At the end of the day the Github leak and testing data were the closest to predicting both systems' specs, but it's easy to see where the final systems varied from even that.
-XSX: The Arden data was with the full chip (56 CUs) enabled and clocked to a point to still deliver performance equivalent to retail unit. IIRC MS did the same thing with the X; devkit chips had the full chip enabled, final units disabled 4 CUs.
-PS5: Since Oberon C0/E0 was the one revision we didn't get full info on, it's probably the one where the clocks got an increase from 2.0 GHz to 2.23 GHz. It was also the same revision with changes to the memory controller to support up to 512 GB/s bandwidth (since the system confirms 448 GB/s, the Japanese side probably won out because they wanted the cheaper GGDR6 chips. Japanese side is also the one favoring selling the system either at-cost or for profit, by the way. So keep that in mind when PS5 price gets announced down the road, you'll know which side won that deliberation as reflected in the MSRP)
The way I saw things from there was to try taking the more logical insider claims and fitting them with what that data was already telling us. When a user on ResetEra made a graphic speculating a 48 CU chip for PS5, it seemed plausible. When I saw users on Beyond3D going in-depth about the Ariel iGPU profile testlists, those seemed plausible. When I saw Rogame's tweets listing Oberon as a Navi 10 chip, I figured that was referencing the Ariel iGPU profile testlists. Sony already had a history of disabling part of the PS4 Pro's GPU for PS4 BC, so it seemed possible PS5 could've maybe had done the same. The rumors of the SSD, RT etc. made it seem less likely it would be able to be a chip same size as XSX and yet deliver ALL of that for the same price or cheaper, so 48 CUs seemed like a sweetspot limit.
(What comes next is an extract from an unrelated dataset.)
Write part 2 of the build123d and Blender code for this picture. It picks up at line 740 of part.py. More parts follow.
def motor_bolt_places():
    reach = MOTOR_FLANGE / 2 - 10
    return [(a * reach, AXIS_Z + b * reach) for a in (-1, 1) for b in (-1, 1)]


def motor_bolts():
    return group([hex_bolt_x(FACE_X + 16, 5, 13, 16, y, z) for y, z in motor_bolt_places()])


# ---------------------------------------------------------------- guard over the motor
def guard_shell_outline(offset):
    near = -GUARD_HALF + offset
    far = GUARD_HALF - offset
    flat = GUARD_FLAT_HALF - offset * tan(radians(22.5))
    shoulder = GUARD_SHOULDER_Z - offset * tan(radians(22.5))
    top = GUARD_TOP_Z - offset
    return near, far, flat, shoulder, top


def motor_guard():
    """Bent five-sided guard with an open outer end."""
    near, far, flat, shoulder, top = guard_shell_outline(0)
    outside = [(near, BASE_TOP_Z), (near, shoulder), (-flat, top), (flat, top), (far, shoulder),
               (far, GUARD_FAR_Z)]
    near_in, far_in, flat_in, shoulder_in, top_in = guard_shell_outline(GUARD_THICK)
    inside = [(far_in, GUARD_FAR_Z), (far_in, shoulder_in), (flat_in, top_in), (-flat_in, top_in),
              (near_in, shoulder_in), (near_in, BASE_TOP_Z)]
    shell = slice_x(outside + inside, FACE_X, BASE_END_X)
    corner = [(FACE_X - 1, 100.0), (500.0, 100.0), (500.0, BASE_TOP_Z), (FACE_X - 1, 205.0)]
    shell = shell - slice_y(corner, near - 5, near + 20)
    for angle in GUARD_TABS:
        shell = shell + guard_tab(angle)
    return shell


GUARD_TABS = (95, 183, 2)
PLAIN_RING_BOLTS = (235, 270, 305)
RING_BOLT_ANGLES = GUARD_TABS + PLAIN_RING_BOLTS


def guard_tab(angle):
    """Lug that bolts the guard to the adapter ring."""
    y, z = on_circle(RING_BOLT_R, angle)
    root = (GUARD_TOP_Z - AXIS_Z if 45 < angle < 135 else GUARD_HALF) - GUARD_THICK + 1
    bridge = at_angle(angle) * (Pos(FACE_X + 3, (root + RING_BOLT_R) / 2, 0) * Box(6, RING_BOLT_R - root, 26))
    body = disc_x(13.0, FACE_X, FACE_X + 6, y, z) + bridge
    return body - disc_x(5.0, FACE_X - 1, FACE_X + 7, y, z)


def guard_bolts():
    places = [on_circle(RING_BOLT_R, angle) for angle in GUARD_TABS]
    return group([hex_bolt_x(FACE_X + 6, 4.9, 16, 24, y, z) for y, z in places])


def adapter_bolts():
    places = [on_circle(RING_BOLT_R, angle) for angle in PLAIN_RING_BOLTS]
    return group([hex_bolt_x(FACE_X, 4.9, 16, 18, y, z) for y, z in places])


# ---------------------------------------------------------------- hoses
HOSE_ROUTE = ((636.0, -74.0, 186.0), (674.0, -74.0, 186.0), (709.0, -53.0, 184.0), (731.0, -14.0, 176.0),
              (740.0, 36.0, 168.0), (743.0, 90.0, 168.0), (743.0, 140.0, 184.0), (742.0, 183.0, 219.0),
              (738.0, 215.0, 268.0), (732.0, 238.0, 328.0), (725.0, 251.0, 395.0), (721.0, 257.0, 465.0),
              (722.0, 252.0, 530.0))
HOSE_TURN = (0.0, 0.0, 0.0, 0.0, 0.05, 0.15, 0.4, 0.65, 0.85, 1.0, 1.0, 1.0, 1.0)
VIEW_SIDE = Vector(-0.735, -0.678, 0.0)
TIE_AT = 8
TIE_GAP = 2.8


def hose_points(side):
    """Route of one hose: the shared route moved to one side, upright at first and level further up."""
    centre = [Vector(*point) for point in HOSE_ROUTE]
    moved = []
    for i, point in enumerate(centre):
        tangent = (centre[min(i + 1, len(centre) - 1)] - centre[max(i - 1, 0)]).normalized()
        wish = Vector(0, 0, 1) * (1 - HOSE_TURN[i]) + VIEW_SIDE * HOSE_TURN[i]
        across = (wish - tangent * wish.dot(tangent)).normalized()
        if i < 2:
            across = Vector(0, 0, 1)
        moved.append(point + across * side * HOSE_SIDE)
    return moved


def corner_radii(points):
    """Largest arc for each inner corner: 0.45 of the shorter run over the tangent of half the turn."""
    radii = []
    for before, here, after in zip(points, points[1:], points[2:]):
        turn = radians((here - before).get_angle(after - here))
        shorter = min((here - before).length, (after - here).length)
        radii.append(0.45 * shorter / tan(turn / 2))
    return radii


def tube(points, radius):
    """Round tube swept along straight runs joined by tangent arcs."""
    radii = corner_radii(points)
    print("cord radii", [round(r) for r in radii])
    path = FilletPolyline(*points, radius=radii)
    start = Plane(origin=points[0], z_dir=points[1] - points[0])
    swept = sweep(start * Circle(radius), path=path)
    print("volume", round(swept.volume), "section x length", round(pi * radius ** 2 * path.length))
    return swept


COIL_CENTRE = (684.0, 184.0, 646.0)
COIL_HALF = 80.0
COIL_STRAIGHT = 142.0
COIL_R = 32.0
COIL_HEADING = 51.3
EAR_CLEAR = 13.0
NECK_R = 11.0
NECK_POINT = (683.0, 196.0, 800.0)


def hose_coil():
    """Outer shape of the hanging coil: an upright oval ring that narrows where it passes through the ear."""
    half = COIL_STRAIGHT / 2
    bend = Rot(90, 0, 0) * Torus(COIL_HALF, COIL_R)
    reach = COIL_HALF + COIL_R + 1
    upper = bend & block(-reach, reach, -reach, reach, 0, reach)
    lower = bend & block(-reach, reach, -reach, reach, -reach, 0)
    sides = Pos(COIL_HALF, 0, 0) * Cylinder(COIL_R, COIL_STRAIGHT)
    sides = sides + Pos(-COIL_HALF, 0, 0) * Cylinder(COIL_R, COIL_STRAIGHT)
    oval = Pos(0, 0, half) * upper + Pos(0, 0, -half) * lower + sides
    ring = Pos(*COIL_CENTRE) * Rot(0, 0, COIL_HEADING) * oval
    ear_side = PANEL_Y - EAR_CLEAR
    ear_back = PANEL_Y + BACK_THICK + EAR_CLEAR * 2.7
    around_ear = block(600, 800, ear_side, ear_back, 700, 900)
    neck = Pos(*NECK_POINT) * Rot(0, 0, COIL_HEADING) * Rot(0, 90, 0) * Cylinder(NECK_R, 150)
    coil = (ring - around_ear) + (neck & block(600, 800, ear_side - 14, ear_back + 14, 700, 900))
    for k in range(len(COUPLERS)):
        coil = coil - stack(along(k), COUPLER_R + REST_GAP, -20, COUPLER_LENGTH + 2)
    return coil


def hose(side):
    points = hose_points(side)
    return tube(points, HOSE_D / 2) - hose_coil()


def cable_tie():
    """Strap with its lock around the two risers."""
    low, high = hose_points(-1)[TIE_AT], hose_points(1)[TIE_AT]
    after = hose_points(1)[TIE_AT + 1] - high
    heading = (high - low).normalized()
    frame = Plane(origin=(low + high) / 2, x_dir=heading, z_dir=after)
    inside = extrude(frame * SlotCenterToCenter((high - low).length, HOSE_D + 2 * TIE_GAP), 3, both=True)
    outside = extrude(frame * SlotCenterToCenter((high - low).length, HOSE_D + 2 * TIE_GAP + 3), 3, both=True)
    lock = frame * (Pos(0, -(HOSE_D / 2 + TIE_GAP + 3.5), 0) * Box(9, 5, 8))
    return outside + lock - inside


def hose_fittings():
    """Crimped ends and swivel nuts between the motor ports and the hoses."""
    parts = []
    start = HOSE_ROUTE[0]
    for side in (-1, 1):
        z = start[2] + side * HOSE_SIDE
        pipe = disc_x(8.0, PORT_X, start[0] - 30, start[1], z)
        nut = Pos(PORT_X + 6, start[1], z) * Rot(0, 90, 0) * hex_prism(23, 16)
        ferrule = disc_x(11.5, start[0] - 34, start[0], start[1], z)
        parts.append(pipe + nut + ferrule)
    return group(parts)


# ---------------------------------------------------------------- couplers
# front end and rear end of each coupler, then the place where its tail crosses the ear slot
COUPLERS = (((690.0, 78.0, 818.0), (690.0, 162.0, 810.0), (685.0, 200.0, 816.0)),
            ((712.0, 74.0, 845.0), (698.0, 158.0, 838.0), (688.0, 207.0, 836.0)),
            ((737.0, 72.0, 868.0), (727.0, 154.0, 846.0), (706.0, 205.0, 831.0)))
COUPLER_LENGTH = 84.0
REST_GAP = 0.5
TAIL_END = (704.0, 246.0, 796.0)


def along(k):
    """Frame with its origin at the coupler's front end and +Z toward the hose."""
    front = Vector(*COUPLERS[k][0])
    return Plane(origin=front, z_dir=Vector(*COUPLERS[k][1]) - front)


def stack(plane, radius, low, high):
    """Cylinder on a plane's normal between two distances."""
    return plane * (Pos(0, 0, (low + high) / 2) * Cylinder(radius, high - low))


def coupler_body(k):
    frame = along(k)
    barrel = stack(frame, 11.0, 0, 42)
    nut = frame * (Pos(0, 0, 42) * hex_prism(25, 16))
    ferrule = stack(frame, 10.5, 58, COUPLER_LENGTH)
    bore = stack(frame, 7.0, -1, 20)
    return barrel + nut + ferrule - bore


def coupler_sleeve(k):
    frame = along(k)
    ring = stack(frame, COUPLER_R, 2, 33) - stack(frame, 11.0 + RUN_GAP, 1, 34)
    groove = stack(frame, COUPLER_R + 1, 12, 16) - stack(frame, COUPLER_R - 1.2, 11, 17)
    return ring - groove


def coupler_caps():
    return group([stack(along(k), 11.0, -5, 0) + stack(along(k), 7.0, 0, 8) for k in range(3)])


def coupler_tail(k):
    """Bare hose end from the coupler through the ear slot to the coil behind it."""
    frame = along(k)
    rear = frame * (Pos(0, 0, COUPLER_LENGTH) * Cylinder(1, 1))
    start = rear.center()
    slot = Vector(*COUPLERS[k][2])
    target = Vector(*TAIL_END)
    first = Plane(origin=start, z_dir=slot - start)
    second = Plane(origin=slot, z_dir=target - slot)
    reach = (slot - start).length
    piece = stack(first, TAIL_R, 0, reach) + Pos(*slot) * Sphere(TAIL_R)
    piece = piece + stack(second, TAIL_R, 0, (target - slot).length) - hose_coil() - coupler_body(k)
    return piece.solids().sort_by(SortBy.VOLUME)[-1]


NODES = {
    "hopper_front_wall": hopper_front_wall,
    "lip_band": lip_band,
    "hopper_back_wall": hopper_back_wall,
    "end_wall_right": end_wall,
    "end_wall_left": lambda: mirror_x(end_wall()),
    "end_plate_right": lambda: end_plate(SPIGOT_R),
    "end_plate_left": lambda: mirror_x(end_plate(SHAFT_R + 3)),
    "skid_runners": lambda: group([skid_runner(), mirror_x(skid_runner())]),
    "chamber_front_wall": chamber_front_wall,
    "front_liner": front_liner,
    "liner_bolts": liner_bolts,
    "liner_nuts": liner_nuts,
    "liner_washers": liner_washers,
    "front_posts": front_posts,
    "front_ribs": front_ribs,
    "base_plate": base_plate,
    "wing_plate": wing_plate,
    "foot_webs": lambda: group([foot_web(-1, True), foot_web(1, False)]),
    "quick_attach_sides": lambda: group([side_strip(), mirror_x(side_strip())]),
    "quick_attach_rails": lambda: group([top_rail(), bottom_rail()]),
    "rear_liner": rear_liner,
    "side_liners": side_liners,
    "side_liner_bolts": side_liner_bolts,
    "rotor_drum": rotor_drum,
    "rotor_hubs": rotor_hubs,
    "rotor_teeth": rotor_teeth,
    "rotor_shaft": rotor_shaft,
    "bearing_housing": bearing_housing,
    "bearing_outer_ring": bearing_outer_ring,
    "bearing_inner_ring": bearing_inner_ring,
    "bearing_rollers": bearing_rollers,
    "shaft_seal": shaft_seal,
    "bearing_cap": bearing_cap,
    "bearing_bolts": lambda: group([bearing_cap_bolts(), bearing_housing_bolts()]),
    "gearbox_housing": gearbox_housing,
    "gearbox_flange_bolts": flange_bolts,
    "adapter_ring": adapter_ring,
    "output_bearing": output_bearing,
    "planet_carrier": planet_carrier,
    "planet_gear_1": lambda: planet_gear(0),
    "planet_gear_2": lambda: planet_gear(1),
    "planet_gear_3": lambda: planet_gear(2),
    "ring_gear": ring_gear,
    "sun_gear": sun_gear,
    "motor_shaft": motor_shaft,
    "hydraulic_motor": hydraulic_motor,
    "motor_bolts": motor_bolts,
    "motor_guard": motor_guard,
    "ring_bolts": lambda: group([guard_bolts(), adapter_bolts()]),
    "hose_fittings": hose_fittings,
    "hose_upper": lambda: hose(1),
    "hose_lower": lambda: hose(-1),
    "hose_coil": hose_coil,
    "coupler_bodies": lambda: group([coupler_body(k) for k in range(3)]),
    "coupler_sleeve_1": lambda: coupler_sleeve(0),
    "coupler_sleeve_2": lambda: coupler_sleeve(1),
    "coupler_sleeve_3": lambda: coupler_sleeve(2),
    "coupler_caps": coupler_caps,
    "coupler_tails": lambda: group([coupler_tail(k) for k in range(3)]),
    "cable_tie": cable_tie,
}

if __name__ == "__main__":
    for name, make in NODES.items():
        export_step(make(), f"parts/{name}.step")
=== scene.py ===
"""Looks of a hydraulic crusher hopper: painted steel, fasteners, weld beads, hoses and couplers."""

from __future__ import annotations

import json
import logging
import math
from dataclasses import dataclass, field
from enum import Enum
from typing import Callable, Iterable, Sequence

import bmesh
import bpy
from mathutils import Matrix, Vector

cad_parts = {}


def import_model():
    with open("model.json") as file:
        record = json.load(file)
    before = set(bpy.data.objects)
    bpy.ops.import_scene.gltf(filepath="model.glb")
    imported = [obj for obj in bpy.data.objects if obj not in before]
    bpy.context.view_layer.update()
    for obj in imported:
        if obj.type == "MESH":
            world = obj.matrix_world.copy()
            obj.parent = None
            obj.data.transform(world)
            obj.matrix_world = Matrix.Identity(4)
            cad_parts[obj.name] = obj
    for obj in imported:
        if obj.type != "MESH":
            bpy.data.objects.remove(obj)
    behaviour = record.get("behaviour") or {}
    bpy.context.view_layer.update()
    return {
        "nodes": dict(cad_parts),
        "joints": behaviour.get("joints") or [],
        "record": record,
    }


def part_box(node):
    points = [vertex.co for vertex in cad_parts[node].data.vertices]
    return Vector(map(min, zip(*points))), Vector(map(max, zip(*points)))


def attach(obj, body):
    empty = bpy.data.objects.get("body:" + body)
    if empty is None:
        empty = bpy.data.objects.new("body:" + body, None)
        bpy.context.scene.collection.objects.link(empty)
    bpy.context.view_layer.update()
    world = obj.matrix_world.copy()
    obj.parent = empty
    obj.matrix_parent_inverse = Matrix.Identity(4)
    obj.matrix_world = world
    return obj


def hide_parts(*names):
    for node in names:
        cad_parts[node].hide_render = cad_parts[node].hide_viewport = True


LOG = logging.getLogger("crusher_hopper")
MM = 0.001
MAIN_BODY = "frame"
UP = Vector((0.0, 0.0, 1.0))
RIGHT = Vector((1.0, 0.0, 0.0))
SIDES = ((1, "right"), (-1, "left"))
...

Anything larger, I held out until maybe another Oberon revision surfaced showing a bigger chip, or a full testing data leak for Oberon C0/E0 showed up showing the actual full chip. Obviously, neither of those happened.
So when it came to insider claims the only ones I actually fully gave major thought to were one of
@HeisenbergFX4 's spec rumors for PS5 (10.5 TF, strikingly close to what the PS5 actually is btw), and
Gavin Stevens
's (11.6; technically a high-clocked 48 CU chip could hit those numbers while not being RIDICULOUSLY clocked). The others, I was more ho-hum on and wanted to wait until another revision leak came out to really give more credence to them. And then the 13 TF stuff that Tommy Fisher (and others) were speculating, just never registered with me. Seemed fantasy-tier, but still more believable than some of the Reddit/4chan "leak"s saying 14 TF or even 15 TF...all of that with a system people were expect to be $399 - $499 btw. Just completely unrealistic.
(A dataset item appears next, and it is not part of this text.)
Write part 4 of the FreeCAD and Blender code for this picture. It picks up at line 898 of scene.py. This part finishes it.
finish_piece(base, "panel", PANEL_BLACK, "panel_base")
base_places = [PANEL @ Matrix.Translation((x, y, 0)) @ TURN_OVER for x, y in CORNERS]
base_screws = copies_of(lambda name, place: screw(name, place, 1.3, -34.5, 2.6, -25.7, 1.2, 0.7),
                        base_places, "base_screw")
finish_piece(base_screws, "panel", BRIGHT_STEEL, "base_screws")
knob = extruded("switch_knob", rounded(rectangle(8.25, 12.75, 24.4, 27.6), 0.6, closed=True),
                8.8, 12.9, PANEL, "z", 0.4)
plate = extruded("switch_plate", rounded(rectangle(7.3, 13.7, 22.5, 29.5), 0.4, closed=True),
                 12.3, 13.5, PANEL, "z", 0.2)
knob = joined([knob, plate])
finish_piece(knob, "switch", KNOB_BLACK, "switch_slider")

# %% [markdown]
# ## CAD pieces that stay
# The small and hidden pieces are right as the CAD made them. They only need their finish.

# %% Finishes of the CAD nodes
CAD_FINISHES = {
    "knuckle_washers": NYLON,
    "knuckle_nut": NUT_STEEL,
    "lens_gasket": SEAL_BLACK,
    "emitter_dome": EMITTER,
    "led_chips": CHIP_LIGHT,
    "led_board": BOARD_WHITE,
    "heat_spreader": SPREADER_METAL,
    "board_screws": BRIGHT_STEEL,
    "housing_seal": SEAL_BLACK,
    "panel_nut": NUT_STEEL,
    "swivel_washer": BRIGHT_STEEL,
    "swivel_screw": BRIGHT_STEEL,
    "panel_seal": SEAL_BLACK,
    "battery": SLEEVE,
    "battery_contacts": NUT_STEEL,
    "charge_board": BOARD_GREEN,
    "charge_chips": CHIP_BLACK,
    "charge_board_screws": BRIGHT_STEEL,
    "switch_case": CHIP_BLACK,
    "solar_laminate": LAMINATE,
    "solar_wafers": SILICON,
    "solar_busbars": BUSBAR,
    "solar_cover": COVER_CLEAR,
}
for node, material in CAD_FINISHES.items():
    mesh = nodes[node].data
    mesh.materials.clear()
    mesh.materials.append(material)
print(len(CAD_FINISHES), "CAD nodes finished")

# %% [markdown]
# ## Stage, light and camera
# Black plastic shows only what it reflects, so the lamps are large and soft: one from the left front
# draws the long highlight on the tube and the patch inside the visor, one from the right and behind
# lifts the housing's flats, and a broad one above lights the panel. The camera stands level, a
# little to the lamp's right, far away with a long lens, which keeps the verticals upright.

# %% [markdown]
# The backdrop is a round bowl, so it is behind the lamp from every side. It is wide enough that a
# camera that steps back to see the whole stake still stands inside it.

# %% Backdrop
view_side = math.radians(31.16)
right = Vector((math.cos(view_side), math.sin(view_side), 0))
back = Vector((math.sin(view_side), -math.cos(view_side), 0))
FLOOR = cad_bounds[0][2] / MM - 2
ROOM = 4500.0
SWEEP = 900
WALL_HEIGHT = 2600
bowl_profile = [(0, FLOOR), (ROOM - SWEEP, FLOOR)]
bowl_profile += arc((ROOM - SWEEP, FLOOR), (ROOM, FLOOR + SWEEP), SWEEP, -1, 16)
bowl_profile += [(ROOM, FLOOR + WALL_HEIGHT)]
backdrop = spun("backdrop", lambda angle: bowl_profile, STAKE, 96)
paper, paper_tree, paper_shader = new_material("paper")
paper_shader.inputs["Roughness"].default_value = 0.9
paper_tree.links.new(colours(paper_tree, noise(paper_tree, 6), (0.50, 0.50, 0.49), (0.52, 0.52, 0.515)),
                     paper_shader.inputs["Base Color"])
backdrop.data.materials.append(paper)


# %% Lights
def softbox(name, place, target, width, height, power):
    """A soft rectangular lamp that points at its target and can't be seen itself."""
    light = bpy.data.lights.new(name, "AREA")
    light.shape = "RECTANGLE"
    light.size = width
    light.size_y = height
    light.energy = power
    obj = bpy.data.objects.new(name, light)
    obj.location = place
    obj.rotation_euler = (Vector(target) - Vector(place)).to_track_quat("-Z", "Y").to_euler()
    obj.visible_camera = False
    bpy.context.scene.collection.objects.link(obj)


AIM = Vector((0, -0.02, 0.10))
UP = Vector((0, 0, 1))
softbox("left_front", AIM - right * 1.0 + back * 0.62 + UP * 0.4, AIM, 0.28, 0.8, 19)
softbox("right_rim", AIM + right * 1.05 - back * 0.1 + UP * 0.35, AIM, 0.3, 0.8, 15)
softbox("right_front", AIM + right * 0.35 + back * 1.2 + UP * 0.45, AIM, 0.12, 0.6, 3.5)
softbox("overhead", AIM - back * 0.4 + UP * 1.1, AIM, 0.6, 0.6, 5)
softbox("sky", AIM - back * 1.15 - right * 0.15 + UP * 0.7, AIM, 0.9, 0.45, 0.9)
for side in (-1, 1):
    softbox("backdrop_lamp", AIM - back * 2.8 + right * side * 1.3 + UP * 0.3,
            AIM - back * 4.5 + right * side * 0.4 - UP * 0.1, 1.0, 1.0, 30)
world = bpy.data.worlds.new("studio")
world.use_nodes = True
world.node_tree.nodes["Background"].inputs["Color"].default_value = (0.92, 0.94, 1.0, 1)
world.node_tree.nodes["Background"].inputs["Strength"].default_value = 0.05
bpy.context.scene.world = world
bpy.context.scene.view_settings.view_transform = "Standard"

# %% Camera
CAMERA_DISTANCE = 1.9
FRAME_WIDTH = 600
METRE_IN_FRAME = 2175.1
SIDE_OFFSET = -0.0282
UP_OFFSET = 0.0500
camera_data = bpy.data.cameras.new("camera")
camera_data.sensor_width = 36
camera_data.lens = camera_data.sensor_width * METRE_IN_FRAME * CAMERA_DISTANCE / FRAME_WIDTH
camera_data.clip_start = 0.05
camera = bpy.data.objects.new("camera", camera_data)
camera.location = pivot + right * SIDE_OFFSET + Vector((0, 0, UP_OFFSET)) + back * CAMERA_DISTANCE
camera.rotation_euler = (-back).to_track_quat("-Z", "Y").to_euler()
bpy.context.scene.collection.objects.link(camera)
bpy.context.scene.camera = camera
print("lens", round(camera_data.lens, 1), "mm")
But it was that ITMedia article that helped put potential real PS5 performance into perspective, when they brought up Radeon VII and 13.8 TF. Just convert that to RDNA #s and you get 10.35 TF for low end to 11.04 for upper end, based on 20% - 25% IPC gain range of RDNA over GCN. And turns out PS5 is 10.3 TF (with big rounding which I don't prefer doing, when it's really more 10.275 TF; same way I don't like rounding XSX to 12.2 or even 12.15, when it's actually 12.147 TF)...not very far off from 10.35 TF at all.
One thing I will say about Tommy is he either got extremely lucky with the XSX guess or he was a MS insider the whole time. Some people were even saying it was TimDog. Guess it's possible

. But them getting that one right obviously made a lot of people think their PS5 numbers would end up right, too. Still seemed unlikely IMO, but up until Road to PS5 anything was technically possible.
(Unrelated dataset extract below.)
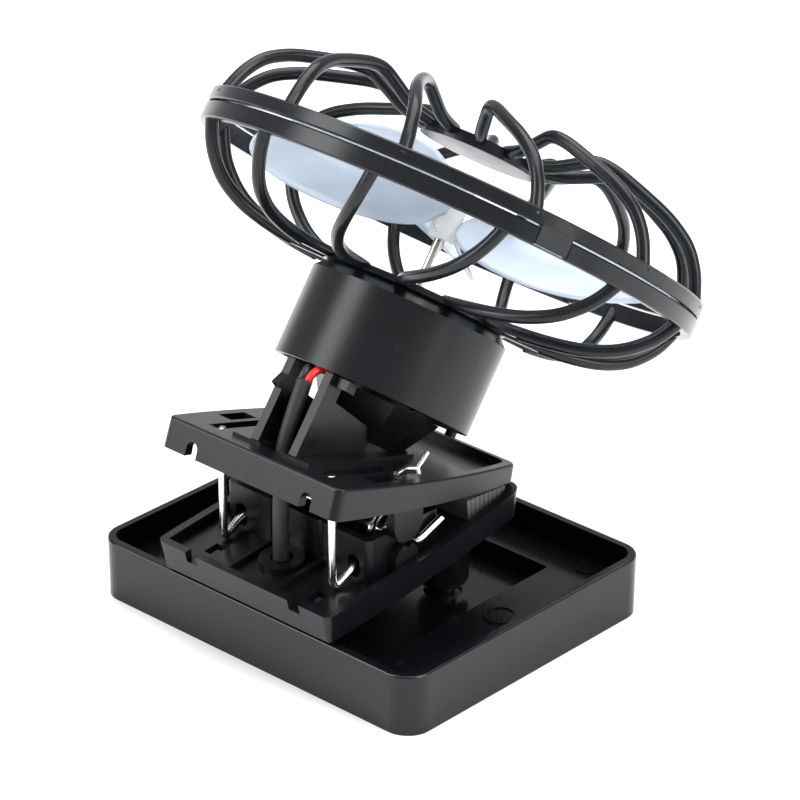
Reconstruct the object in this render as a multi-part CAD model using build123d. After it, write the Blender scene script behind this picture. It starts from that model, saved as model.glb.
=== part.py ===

End of the day it's disingenuous to call PS5 a 9.2 TF system. It's a 10.275 TF system that might drop to 10.07 TF if going by Mark Cerny's 10% power / 2% frequency drop figure in his speech. For now that should be the absolute lowest anyone can expect TF performance to drop on PS5, until (if ever) we get actual games coming out that push system in such a way where it has to go lower in max load situations. But for now 10.07 TF should be the floor, and seemingly uncommon/rare floor at that until there's a pattern of games that show persistent drops to that level. 10.275 TF should be the ceiling and assumed base for now.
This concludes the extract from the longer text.